I was this confused when my mom confronted me. Photo credit: Tangled

These experiences show the naivety of children, how outspoken they could be, and observant they are. They learn by looking, and because they do not understand so much, they spew out whatever comes to mind without thinking. Only an adult thinks before talking because she has learnt from past experiences, the dangers of words. Diplomacy has made it easier to converse with people especially when it comes to sensitive details which we are unready to disclose. Hence, we tend to waive certain questions, by giving an answer totally unrelated to the question asked. Or, we state matter-of-factly that we would rather not disclose such information, or we plainly lie. This, is the difference between an adult and a kid, the difference between innocence, corruption, and maturity, and it all stems out of past experiences. An innocent mind has either not taken cognizance of the lessons behind each experience, or hasn’t really experienced life’s failures. Hence, she remains her self, saying things she wants to, oblivious of rules, or patterns. The mature mind, has learned great lessons from past experiences. But what is most important to her, is courage, and integrity. Keeping her up right, and honest. Whereas, a corrupt mind has taken his past experiences seriously, and has vowed to stay winning, regardless of what is right or wrong. Our past experiences somewhat erases our innocence; because we grow over time, become more exposed, and have more insight.

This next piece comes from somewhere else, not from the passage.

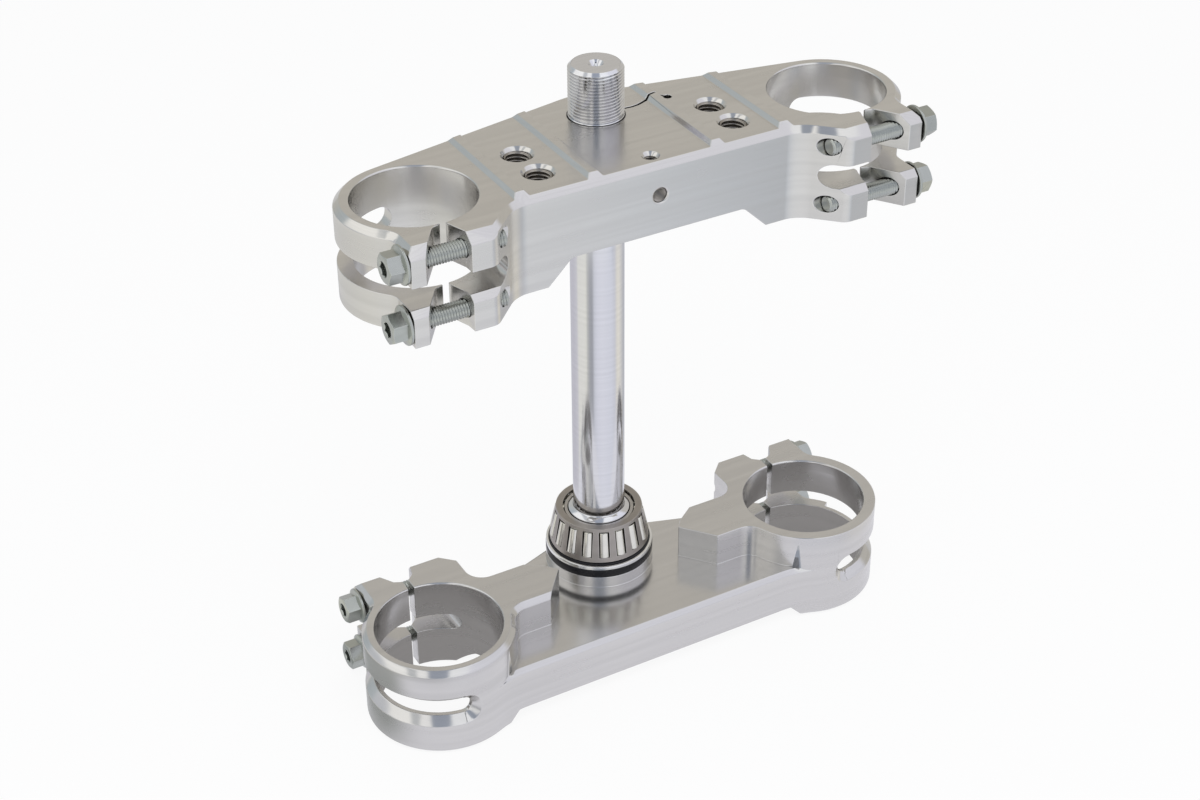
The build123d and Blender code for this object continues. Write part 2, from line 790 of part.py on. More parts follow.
def window_body():
    # What the first window takes out, widening towards the roller's axis.
    with BuildPart() as window:
        with BuildSketch(roller_lean):
            with BuildLine():
                Polyline(
                    (wall_in - cage_wall, -half_in - flare * cage_wall),
                    (wall_out + cage_wall, -half_out + flare * cage_wall),
                    (wall_out + cage_wall, half_out - flare * cage_wall),
                    (wall_in - cage_wall, half_in + flare * cage_wall),
                    close=True,
                )
            make_face()
        extrude(amount=roller_length + window_room)
    return window.part


with BuildPart() as bearing_cage:
    add(
        turned(
            [
                (cage_low_r - cage_wall, cage_low),
                (cage_low_r, cage_low),
                (cage_high_r, cage_high),
                (race_lip_dia / 2 + cage_lip_gap, cage_high),
                (race_lip_dia / 2 + cage_lip_gap, cage_high - cage_wall),
                (cage_high_r - cage_wall - cage_slope * cage_wall, cage_high - cage_wall),
            ]
        )
    )
    revolve(axis=Axis.Z)
    with PolarLocations(0, roller_count, cage_phase):
        add(window_body(), mode=Mode.SUBTRACT)
bearing_cage.part.label = "bearing_cage"

# Dust seal, with a neck that the steel ring sits on
seal_flange_top = boss_top + seal_flange
seal_neck_top = seal_flange_top + seal_neck
seal_step_top = seal_neck_top - seal_step
washer_top = seal_flange_top + washer_height
seal_step_r = race_rib_dia / 2 + seal_step_gap
seal_neck_r = seal_step_r + seal_neck_wall
washer_r = seal_neck_r + washer_width
seal_r = washer_r + seal_margin
with BuildPart() as dust_seal:
    add(
        turned(
            [
                (collar_dia / 2 + fit_gap, boss_top + fit_gap),
                (seal_r, boss_top + fit_gap),
                (seal_r, seal_flange_top - edge_break),
                (seal_r - edge_break, seal_flange_top),
                (seal_neck_r, seal_flange_top),
                (seal_neck_r, seal_neck_top),
                (seal_step_r, seal_neck_top),
                (seal_step_r, seal_step_top),
                (collar_dia / 2 + fit_gap, seal_step_top),
            ]
        )
    )
    revolve(axis=Axis.Z)
dust_seal.part.label = "dust_seal"

with BuildPart() as seal_washer:
    add(
        turned(
            [
                (seal_neck_r + fit_gap, seal_flange_top + fit_gap),
                (washer_r, seal_flange_top + fit_gap),
                (washer_r, washer_top - edge_break),
                (washer_r - edge_break, washer_top),
                (seal_neck_r + fit_gap, washer_top),
            ]
        )
    )
    revolve(axis=Axis.Z)
seal_washer.part.label = "seal_washer"


def hex_flange_bolt(seat, length):
    # Head towards the seat plane's normal, with a hexagon socket in the head.
    with BuildPart() as bolt:
        with BuildSketch(seat):
            RegularPolygon(hex_across / 2, 6, major_radius=False)
        extrude(amount=head_height)
        chamfer(bolt.faces().sort_by(Axis(seat.origin, seat.z_dir))[-1].edges(), hex_chamfer)
        with BuildSketch(seat):
            Circle(flange_dia / 2)
        extrude(amount=flange_height, taper=flange_taper)
        with BuildSketch(seat):
            Circle(bolt_dia / 2)
        extrude(amount=-length)
        chamfer(bolt.faces().sort_by(Axis(seat.origin, seat.z_dir))[0].edges(), thread_lead)
        with BuildSketch(seat.offset(head_height)):
            RegularPolygon(socket_across / 2, 6, major_radius=False)
        extrude(amount=-socket_depth, mode=Mode.SUBTRACT)
    return bolt.part


pinch_bolts = {}
for clamp, seat_x, y, heights in (
    ("upper", upper_lug_side, -upper_bolt_y, upper_bolt_z),
    ("lower", lower_lug_side, lower_bolt_y, lower_bolt_z),
):
    for side, rider_side in ((-1, "right"), (1, "left")):
        for z, level in zip(heights, ("top", "low")):
            seat = Plane(origin=(side * (seat_x + head_gap), y, z), z_dir=(side, 0, 0))
            label = clamp + "_bolt_" + rider_side + "_" + level
            pinch_bolts[label] = hex_flange_bolt(seat, bolt_length)
            pinch_bolts[label].label = label

with BuildPart() as stem_pinch_bolt:
    with BuildSketch(Plane.XZ.offset(-stem_screw_seat)):
        with Locations((stem_screw_x, stem_screw_z)):
            Circle(bolt_dia / 2)
    extrude(amount=stem_screw_length)
    with BuildSketch(Plane.XZ.offset(-stem_screw_seat)):
        with Locations((stem_screw_x, stem_screw_z)):
            Circle(stem_screw_head_dia / 2)
    extrude(amount=-stem_screw_head)
    chamfer(stem_pinch_bolt.faces().sort_by(Axis.Y)[-1].edges(), hex_chamfer)
    with BuildSketch(Plane.XZ.offset(-stem_screw_seat - stem_screw_head)):
        with Locations((stem_screw_x, stem_screw_z)):
            RegularPolygon(socket_across / 2, 6, major_radius=False)
    extrude(amount=socket_depth, mode=Mode.SUBTRACT)
stem_pinch_bolt.part.label = "stem_pinch_bolt"

os.makedirs("parts", exist_ok=True)
for piece in (
    upper_clamp,
    lower_clamp,
    steering_stem,
    bearing_inner_race,
    bearing_cage,
    dust_seal,
    seal_washer,
    stem_pinch_bolt,
):
    export_step(piece.part, "parts/" + piece.part.label + ".step")
for label, bolt in pinch_bolts.items():
    export_step(bolt, "parts/" + label + ".step")
for number in range(roller_count):
    with BuildPart() as bearing_roller:
        with Locations(Rotation(0, 0, cage_phase + number * 360 / roller_count)):
            add(roller_body())
    bearing_roller.part.label = f"bearing_roller_{number + 1:02d}"
    export_step(bearing_roller.part, "parts/" + bearing_roller.part.label + ".step")
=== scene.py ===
import json
from math import ceil, cos, pi, radians, sin

import bmesh
import bpy
from mathutils import Matrix, Vector

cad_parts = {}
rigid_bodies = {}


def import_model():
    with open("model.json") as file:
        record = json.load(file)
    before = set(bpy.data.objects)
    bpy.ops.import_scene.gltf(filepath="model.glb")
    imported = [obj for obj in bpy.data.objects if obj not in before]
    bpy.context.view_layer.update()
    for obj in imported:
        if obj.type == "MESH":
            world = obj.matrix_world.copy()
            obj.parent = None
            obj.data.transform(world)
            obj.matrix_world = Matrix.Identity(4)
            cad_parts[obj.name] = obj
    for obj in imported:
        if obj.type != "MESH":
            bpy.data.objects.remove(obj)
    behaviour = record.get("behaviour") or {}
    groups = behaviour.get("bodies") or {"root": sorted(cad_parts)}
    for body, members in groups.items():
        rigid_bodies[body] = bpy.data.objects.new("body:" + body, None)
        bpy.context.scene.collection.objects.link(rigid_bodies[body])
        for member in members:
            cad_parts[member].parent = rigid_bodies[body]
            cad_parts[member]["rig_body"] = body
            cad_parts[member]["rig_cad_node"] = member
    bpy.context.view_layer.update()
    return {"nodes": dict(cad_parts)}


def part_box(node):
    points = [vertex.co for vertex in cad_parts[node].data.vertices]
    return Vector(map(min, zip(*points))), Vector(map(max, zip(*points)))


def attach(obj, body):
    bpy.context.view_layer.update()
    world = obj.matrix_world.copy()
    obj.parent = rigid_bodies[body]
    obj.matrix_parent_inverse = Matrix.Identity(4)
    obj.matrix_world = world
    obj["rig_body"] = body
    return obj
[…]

This exposure could either leave us mature, or corrupt. A mature person is one who cares nothing about people’s opinions of her, and is bold enough to keep clean her integrity. Whereas, a corrupt one, after learning about the bad sides of humanity, has seen life as a race which must be won, by nook, or by crook, telling even irrelevant lies just to put up a great impression to the rest of the world.

So, which are you? The mature adult, or the corrupt one?